A collection of poems cannot be read like a novel, covering several chapters a day. Each poem is to be savoured and mulled over. Think—How do YOU feel about it? What does it say to YOU? I believe that the magic of a poem lies in the manner in which each person interprets it in a slightly different way. “Looking through the Prism” is a collection of 17 delightful poems that can be easily covered in a day, but I chose to give each piece time to sink in.

Sujata Chatterjee has covered a wide range of subjects in her poems, from descriptions of nature to the meaning of freedom to hope, love, memories, and beauty. I found “Exhaustion” to be most relatable as it deals with the futility of memorizing facts as part of the current school education system instead of learning life skills and developing one’s personality.

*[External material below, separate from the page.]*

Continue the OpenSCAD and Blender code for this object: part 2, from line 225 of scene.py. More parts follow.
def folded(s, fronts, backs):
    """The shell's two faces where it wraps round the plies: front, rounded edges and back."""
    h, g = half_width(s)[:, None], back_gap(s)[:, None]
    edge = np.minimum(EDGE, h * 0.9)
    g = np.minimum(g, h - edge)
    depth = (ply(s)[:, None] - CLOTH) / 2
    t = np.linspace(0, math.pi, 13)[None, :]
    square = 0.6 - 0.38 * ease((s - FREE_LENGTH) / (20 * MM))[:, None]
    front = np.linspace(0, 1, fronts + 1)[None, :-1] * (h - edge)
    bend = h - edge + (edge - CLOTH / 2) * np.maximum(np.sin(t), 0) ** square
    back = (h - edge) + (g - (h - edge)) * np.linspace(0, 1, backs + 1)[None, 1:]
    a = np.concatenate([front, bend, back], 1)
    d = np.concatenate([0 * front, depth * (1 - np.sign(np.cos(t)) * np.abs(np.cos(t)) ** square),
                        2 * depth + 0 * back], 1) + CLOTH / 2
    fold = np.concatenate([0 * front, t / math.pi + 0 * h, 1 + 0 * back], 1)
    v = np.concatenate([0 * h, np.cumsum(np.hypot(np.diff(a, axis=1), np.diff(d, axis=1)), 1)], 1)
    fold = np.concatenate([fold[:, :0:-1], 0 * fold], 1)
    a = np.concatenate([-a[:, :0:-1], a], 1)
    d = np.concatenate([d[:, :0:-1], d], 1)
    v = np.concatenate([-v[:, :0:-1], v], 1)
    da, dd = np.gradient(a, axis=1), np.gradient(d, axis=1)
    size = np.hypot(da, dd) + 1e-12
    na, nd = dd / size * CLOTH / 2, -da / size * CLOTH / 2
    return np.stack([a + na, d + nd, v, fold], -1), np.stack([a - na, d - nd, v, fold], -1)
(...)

Another poem that I felt compelled to re-read was “The Rosebud.” The contrast between cruelty and compassion is depicted so sensitively and beautifully. Each word in “The Freedom” gives one a sense of being free of the many chains that hold us captive and feeling breathless in one’s newfound freedom.

“Loving You” is an endearing dedication to one’s beloved—each word is filled with love, longing, and deep fondness. Chatterjee manages to convey a gentle sadness in “Gateway to Memories” without making the poem sound melancholy. The longing in one’s heart is classily depicted via the use of imagery. Autumn, sunsets, whispers, winks, and shedding leaves are put to good use to portray the pain of remembering bygone times. “The Forgotten Cottage” is a poem that deal with similar feelings—of long-lost laughter, longing, burning fireplaces, dancing, and music.

There are several happy and hopeful pieces in the collection – A Rainbow, The Blessed Fairy, Musical Notes of Nature, Come O Spring–and all make use of the beauty of nature to draw a picture of the ups and downs of life.  

The collection ends with the sombre “Destiny: Faith Or Reason” and is a fitting end to a book that traverses the entire span of human emotions.

(Literoma Publishing Services offered a copy of the book to me in exchange for an honest review.)